The Nature of War
Democratic Communique is coming out with a special issue this month that focuses on war and media. I urge you to check it out. (Thanks to the editors, Robin Andersen and Tanner Mirrlees.) I have a piece in the issue about the ways the discourse of “war” in news, pop culture, and weapons industry PR has taken on a host of biological metaphors. I call this discourse “biomimetic war,” and it is one that, in the end, tacitly extends military jurisdiction to the governance of life itself. Here I want to give a snapshot of some of the more provocative aspects of the piece, including some video. A good part of the essay looks at innovations at DARPA that have caught public attention such as the weaponizing of insects and other animals.

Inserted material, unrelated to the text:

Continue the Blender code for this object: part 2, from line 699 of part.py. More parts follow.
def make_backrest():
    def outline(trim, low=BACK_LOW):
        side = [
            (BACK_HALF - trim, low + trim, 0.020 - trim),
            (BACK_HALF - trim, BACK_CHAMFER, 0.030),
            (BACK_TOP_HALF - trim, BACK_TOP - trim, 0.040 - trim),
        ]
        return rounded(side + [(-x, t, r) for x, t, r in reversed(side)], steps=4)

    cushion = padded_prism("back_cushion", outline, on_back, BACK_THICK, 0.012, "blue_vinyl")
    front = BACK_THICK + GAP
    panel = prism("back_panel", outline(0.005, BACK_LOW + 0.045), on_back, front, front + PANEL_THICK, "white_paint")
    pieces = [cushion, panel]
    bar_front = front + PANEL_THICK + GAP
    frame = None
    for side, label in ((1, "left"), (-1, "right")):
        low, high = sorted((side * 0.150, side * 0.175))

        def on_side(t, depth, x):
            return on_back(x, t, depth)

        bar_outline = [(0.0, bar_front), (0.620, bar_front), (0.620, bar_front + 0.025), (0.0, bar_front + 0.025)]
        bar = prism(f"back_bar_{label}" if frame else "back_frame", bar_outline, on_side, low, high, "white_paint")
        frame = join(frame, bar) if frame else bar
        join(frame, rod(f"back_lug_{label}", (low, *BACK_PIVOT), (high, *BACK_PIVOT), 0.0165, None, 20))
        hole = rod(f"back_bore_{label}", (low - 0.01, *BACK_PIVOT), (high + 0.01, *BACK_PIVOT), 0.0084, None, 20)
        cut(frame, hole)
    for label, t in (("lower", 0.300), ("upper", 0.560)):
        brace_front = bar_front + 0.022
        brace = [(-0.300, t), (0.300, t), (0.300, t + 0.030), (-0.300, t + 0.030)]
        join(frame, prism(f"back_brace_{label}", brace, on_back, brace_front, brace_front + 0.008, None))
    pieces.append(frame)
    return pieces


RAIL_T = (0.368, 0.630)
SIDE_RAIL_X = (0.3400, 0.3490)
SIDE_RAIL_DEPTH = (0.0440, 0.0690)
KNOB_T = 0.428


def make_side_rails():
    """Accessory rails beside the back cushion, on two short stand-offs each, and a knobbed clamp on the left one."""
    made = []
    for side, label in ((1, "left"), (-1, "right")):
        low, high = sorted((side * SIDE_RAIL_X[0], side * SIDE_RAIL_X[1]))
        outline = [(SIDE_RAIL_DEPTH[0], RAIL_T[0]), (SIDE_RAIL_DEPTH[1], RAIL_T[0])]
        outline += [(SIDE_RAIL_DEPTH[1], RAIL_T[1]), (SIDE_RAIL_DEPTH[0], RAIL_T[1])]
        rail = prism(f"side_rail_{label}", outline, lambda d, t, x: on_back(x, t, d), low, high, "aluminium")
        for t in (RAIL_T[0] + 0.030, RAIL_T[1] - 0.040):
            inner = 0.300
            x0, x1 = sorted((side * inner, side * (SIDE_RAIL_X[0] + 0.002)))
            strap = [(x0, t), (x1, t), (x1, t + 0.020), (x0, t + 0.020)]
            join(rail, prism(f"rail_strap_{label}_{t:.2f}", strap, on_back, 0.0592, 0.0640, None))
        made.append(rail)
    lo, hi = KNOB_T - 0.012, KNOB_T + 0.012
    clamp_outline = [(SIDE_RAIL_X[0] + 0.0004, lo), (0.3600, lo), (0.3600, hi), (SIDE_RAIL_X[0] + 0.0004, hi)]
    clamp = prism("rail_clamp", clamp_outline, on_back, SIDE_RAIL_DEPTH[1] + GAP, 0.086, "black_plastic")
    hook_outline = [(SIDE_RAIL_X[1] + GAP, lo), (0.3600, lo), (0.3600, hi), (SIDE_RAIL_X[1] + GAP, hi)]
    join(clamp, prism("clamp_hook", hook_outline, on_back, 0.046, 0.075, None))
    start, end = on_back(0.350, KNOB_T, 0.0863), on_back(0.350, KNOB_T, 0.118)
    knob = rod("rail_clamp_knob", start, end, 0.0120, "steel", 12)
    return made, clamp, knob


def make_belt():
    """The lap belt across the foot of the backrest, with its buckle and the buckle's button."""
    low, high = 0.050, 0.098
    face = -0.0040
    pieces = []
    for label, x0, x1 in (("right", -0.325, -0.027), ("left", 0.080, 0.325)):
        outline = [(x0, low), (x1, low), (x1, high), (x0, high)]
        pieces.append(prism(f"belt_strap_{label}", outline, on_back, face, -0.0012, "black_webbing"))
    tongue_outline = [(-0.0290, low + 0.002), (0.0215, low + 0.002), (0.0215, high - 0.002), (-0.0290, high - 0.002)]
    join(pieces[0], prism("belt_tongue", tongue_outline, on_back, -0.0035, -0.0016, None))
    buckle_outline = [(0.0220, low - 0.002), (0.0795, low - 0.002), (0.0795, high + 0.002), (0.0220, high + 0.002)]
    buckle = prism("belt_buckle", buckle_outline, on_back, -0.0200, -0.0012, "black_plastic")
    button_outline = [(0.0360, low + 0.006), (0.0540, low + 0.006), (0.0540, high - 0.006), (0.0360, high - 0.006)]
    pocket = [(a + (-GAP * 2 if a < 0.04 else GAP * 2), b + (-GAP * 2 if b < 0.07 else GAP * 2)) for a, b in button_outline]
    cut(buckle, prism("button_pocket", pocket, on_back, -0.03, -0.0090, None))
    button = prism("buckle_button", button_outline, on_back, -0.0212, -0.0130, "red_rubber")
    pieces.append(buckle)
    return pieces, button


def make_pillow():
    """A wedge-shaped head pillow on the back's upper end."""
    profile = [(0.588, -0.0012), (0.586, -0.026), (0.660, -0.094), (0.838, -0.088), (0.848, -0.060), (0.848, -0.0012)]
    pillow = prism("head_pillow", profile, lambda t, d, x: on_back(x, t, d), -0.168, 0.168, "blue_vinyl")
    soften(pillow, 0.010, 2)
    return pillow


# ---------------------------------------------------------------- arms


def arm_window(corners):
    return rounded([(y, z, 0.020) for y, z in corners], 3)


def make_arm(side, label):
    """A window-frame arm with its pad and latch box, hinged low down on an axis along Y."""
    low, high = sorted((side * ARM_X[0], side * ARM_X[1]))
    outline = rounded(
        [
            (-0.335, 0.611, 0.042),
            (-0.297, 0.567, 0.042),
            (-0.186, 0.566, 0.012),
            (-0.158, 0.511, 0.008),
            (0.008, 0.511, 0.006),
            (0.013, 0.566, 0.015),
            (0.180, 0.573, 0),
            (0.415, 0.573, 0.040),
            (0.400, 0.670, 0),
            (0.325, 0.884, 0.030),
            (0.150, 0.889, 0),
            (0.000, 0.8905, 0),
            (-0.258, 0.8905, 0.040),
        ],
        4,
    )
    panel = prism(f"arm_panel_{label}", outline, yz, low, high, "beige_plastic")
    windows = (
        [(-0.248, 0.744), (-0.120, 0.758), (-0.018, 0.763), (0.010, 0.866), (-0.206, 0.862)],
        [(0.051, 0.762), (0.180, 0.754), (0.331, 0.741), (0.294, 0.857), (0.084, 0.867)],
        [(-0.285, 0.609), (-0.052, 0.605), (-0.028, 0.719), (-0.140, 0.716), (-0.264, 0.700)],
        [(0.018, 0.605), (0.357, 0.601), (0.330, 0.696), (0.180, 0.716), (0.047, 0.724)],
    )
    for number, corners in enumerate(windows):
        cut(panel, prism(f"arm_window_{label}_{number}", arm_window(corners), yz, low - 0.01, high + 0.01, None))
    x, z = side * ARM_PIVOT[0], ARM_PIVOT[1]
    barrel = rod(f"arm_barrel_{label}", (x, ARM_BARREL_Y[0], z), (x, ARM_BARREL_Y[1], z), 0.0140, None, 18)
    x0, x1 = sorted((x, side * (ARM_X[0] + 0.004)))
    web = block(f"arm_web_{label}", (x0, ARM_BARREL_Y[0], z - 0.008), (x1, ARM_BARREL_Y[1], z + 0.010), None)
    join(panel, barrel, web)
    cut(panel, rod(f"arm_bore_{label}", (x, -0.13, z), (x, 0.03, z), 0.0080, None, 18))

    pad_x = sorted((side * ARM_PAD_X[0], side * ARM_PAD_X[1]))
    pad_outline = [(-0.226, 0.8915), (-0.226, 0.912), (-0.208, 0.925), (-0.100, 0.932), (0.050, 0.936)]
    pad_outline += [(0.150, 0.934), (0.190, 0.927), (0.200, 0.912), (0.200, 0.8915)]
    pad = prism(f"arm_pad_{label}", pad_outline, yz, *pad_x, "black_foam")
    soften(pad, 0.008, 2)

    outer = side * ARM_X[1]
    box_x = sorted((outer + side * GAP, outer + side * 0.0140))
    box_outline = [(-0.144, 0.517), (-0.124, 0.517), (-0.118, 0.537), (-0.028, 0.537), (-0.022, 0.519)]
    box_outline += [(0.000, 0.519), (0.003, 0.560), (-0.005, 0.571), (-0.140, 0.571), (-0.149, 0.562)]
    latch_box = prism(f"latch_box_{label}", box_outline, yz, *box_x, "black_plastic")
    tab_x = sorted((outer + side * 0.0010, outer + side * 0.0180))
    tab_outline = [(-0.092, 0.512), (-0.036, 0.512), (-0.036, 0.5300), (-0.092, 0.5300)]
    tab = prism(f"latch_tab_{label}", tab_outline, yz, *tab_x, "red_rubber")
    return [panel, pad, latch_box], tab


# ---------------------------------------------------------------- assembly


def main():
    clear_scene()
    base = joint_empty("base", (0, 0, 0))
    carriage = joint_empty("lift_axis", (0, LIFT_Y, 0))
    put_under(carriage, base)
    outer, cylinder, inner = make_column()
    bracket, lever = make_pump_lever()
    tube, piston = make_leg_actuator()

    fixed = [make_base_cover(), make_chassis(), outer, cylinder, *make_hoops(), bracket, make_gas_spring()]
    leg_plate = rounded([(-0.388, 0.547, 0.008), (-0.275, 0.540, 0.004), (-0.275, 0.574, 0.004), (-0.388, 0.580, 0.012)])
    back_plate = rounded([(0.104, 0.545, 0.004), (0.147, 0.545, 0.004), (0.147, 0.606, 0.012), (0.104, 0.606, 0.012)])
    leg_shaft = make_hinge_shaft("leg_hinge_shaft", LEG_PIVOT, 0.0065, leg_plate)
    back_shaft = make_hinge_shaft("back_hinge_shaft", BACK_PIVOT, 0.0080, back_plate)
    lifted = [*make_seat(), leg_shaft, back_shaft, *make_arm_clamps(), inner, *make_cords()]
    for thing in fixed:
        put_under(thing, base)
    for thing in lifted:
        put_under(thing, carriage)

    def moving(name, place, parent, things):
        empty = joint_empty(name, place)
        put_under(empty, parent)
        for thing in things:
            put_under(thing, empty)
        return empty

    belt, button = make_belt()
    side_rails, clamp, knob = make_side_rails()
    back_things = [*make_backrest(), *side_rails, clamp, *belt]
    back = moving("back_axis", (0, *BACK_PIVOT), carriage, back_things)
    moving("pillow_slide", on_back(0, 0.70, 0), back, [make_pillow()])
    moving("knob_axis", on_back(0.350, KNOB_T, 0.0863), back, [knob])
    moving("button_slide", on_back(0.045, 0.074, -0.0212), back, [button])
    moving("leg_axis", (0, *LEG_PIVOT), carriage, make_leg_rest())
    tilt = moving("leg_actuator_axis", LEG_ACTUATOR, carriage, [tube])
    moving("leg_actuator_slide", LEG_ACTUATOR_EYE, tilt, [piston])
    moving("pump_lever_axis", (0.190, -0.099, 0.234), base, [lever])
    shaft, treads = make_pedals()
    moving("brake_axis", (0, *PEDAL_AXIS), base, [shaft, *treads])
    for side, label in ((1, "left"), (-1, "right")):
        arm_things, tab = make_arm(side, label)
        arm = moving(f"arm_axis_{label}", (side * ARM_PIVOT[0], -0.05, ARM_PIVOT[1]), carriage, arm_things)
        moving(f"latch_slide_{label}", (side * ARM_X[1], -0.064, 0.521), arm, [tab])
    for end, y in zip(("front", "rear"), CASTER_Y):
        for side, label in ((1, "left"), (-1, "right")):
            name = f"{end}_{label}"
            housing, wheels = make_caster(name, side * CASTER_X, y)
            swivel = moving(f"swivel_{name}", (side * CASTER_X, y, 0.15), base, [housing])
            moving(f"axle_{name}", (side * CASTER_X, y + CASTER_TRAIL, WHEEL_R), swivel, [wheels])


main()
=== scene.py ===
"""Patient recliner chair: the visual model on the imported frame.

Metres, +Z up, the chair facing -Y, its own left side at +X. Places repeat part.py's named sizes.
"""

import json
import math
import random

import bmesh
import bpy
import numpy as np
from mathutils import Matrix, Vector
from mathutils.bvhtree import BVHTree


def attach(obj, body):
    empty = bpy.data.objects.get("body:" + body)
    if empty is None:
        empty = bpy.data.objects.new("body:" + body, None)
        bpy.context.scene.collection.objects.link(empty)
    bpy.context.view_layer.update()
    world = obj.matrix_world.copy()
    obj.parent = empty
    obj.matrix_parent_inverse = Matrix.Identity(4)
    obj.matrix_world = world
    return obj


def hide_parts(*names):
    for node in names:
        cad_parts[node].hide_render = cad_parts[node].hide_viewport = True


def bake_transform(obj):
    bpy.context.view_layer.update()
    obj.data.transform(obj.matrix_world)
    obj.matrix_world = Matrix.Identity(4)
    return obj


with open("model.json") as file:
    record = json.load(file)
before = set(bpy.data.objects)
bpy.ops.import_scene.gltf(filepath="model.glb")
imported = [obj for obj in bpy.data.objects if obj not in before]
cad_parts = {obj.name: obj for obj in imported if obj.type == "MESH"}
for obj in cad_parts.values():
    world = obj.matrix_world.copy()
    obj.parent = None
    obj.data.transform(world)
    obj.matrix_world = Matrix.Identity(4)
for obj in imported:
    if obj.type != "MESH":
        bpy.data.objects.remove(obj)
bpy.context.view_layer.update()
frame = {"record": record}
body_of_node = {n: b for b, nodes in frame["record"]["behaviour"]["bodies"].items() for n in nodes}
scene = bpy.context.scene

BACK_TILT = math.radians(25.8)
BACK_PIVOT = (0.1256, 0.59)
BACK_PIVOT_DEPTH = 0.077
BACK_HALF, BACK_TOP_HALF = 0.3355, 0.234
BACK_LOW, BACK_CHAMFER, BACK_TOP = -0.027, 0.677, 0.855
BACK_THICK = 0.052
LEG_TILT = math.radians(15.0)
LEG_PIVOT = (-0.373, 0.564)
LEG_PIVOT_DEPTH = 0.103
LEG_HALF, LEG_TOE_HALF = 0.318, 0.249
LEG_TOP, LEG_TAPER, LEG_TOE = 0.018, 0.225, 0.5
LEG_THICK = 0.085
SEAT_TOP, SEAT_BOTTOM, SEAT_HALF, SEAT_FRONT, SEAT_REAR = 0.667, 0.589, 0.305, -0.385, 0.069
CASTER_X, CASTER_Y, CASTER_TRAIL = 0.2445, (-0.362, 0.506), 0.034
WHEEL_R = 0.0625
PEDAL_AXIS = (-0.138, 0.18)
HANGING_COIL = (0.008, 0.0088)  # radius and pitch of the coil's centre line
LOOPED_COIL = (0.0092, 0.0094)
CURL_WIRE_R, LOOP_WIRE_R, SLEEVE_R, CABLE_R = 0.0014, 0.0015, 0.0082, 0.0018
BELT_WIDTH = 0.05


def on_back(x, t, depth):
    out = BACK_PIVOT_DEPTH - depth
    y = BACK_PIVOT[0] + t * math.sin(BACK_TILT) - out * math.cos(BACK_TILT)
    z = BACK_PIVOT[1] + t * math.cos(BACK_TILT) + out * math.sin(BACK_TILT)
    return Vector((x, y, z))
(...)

The essay then extends out into public and popular life as it tracks how these image-metaphors have translated into a rather coherent image of future war.
Some TVM readers may be familiar with DARPA’s HI-MEMS (Hybrid Insect Micro Electromechanical Systems) project, an effort in the last five years or so to put a chip on an insect in order to fly it around by remote control. On the right (Cyborg Insects) is an early press release hosted by New Scientist magazine. These efforts have seen remarkable success with untethered flight and even the ability to extract electricity from glucose in the insect’s blood. In addition to weaponizing living bugs, the Air Force has established a mini-drone program it calls the uAVIARI (Micro Air Vehicle Integration and Application Institute). See the press release to the right (Air Force Nanodrone). The Army has its MAST (Micro Autonomous Systems and Technology) program represented by the video press release from weapons contractor BAE Systems (Army’s Mini-Drone Swarm). This kind of research progresses along two tracks: weaponizing existing life forms and using “nature as inspiration” for new robotic weapons systems.

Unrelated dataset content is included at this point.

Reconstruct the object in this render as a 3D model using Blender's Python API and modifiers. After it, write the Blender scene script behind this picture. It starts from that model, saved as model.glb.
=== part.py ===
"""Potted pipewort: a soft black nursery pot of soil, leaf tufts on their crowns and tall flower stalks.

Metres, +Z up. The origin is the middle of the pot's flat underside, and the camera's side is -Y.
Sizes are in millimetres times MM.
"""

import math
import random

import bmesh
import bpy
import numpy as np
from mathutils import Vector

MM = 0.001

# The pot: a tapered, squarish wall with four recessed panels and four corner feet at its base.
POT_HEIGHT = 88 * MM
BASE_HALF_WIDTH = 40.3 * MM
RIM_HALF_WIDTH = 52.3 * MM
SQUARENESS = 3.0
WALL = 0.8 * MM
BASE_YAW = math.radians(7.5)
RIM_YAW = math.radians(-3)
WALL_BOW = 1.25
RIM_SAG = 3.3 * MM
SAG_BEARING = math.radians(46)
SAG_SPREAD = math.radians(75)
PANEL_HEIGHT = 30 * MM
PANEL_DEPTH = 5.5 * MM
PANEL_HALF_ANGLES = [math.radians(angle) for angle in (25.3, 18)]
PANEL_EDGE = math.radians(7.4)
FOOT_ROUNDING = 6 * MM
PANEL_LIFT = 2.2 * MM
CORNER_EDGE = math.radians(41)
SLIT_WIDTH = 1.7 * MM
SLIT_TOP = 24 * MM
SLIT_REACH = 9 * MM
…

For me, the discourse, rather than the research, is the most fascinating aspect of these projects, however. Relatively speaking, these are rather modest projects, but they have seen a tremendous amount of public attention, mainly from popular sciences magazines. As a I want to excerpt a representative bit from an early National Geographic Explorer episode aired called “Nature’s Secret Weapons.” This was aired in 2002 during which the programs described above were in incubation.

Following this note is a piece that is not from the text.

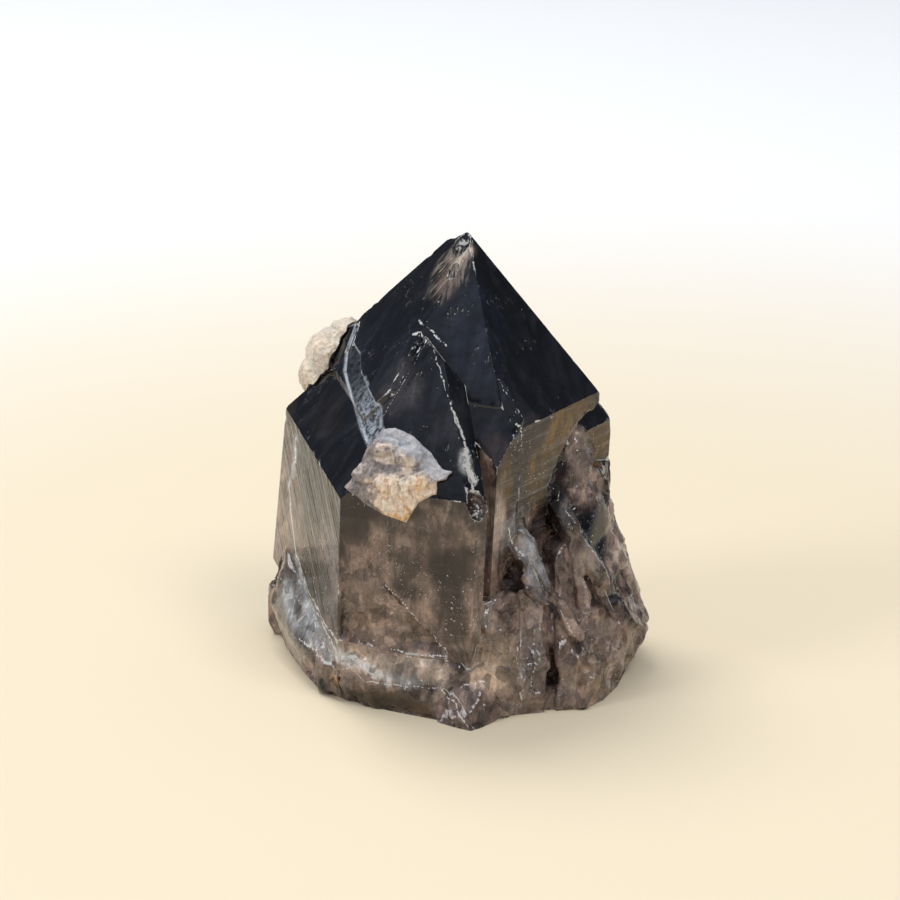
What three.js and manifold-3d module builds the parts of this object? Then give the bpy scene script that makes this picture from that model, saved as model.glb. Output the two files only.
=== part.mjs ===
// A smoky quartz specimen: quartz crystals grown side by side in one orientation on a broken base, with
// a crust and a knob of feldspar. Millimetres, +Z up, seen from the front along +Y. The finished stone
// stands on z = 0 and is centred on the origin in x and y.
import * as THREE from "three";
import { ConvexGeometry } from "three/addons/geometries/ConvexGeometry.js";
import { mergeVertices } from "three/addons/utils/BufferGeometryUtils.js";
import Module from "manifold-3d";

const wasm = await Module();
wasm.setup();

// Quartz has fixed angles: six walls 60 degrees apart, and six slopes that lean in to the tip.
const SLOPE_DIP = 51.8; // degrees from the long axis to the normal of a slope
const FACE_TURN = -11.4; // degrees from straight ahead to the front wall, to the left
const LEAN_FORWARD = 9;
const LEAN_RIGHT = 2.4;
const SIDES = ["front", "frontRight", "backRight", "back", "backLeft", "frontLeft"];

// Distances from the origin to each crystal's six walls and six slopes, in the order of SIDES. foot is
// the height along the long axis at which it starts. taper is the degrees by which one wall flares out
// downwards, measured about the height named in from.
const MAIN_CRYSTAL = {
  walls: [6.9, 11.1, 20.7, 23.5, 25.7, 16.2],
  slopes: [35.95, 37.26, 44.5, 51.1, 50.9, 40.9],
  foot: 6,
};
const FRONT_CRYSTAL = {
  walls: [18, 13.5, -2.6, 16, 30.6, 22.3],
  slopes: [38.2, 33.9, 29.8, 34.2, 47.1, 40.2],
  foot: 6,
  taper: { side: "backLeft", degrees: 10.8, from: 38 },
};
const RIGHT_CRYSTAL = {
  walls: [0, 8.8, 25.1, 22, -6, -12],
  slopes: [34, 30.6, 43.5, 44, 30, 22],
  foot: 22,
};

// A narrow crystal that carries the main crystal's front slope on down between it and the front crystal.
// Its slope has these corners [x, y, z], and its sides run down along the long axis.
const NARROW_SLOPE = [
  [5.8, -19.8, 39.4],
  [2.3, -17.2, 42.8],
  [-0.4, -15.3, 45.5],
  [9.7, -16.7, 45.8],
  [6.7, -13.3, 50.8],
  [0.7, -11.9, 51.7],
];
const NARROW_LENGTH = 27;

// The broken base: chunks given by their corners [x, y, z].
const LEFT_SHOULDER = [
  [-28.4, 12, 15],
  [-20.2, -9, 9],
  [-30.2, 14, 8],
  [-29.4, 6, 7],
  [-26.3, -3, 6],
  [-22.5, -11, 5],
  [-18.6, -16, 6],
  [-29, 14, 0],
  [-27.2, 6, 0],
  [-24.2, -3, 0],
  [-21.2, -10.4, 0],
  [-17.6, -13.6, 0],
  [-10, 0, 0],
  [-10, 14, 0],
  [-15, 5, 18],
];
const BACK_LEFT_FOOT = [
  [-30.2, 13, 8],
  [-30.2, 20, 7.6],
  [-26.4, 23.6, 8],
  [-29, 13, 0],
  [-28.4, 18.6, 0],
  [-24.6, 22.4, 0],
  [-14, 24.4, 0],
  [-13, 24.6, 9],
  [-16, 12, 12],
  [-12, 12, 0],
];
const FRONT_FOOT = [
  [-17.2, -15.9, 11],
  [-8, -17.6, 10],
  [1.5, -19.5, 11],
  [-17.8, -16.4, 6.6],
  [-12, -18.2, 5.4],
  [-6.4, -19.3, 5],
  [0.2, -20.6, 5.2],
  [-17.6, -13.4, 0],
  [-13.3, -16.6, 0],
  [-8.7, -19, 0],
  [-2.6, -21.8, 0],
  [6, -20, 0],
  [-10, 0, 0],
  [6, 0, 0],
  [4, -10, 11],
  [-14, -8, 11],
];
const TOE = [
  [-1.2, -20.4, 5],
  [4.4, -20.6, 5.6],
  [1.8, -24.9, 2],
  [1.9, -25.6, 0],
  [0.4, -24.8, 0],
  [3.3, -24.7, 0],
  [-3, -22.5, 0],
  [5.6, -22.2, 0],
  [6.6, -20.4, 1],
  [-3, -15, 0],
  [7, -15, 0],
  [2, -15, 9],
];
const MIDDLE_FOOT = [
  [1.8, -19.6, 12],
  [10, -17, 16],
  [2.4, -17.8, 17.4],
  [10, -15.2, 18.5],
  [1.5, -20.4, 5],
  [10.2, -19.6, 5],
  [3, -21, 0],
  [10.2, -19.5, 0],
  [0, -10, 0],
  [10, -8, 0],
  [0, -12, 16],
  [9, -8, 18],
];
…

A kind of arms race has raged over the earth for millions of years. And from these titanic struggles have emerged superb fighting machines. They are the lords of the air, specialists in all-terrain combat, and armed with uncanny senses to detect and kill. Today, we find ourselves looking to nature’s armies for inspiration. For in these troubling times, we face a different kind of threat, from an enemy lurking not just on the battlefield, but in our own backyards. A revolution in technology is changing the way we wage war in the 21st Century, and it’s based on nature’s secret weapons.
Such treatments appeared in outlets from Wired magazine to Popular Science and Fox News. To really understand the narratives underpinning these reports, however, one must examine the images of future warfare that have been cultivated in popular culture and, in particular, sci-fi. The initial inspiration for the HI-MEMS project came, incidentally, from a sci-fi book by Thomas Easton called Sparrowhawk, and these ideas seem to have established a feedback loop between the arms industry and public notions of future war. The reference points are too numerous to recount here, but one might say that biomimetic weapons really took hold in the late 1990s as an image in films like The Matrix, Johnny Mnemonic, Lost in Space, and The Avengers. In the early 2000s, Minority Report‘s spiderbots became an icon that would show up later in the videogame Call of Duty: Black Ops 2 in 2012. Transformers: Revenge of the Fallen even introduced a bug-sized sentinel that hunts the protagonist. By the time we get to the late 2000s, we encounter Avatar, a film about the marshaling of an entire ecosystem to defeat a rather outdated machine-based military. And don’t forget the Jerry Bruckheimer kids film, G-Force, that featured weaponized guinea pigs and a cyborg fly called “Mooch” commandeered by the military to go on missions. The creators of G-Force, incidentally, talked openly about taking inspiration from the HI-MEMS project, which by this time had become an object of public interest.
Of course, biological metaphors have been a part of war/security discourse for a while. Consider the fact that “drone” came from a WWII experiment in unmanned flight that relied on a control center called the “Queen Bee.” Surveillance, especially during the Cold War, has been rife with “bugs” and “flies on the wall.” In the post-9/11 period, however, the biological has edged toward the center as ultimate object of military power. War has gone ecological. Here, terrorism fuses with the natural disaster, Homeland Security responds to disease outbreak and domestic bombing alike, and the specter of biological weapons haunts the public imagination. In such a discursive environment, the contest we call “war” has effectively been mapped onto the biosphere as a permanent and ubiquitous condition determined less by the policing of national boundaries than policing life systems. The upshot is that this discourse of war normalizes an increasingly invasive security apparatus.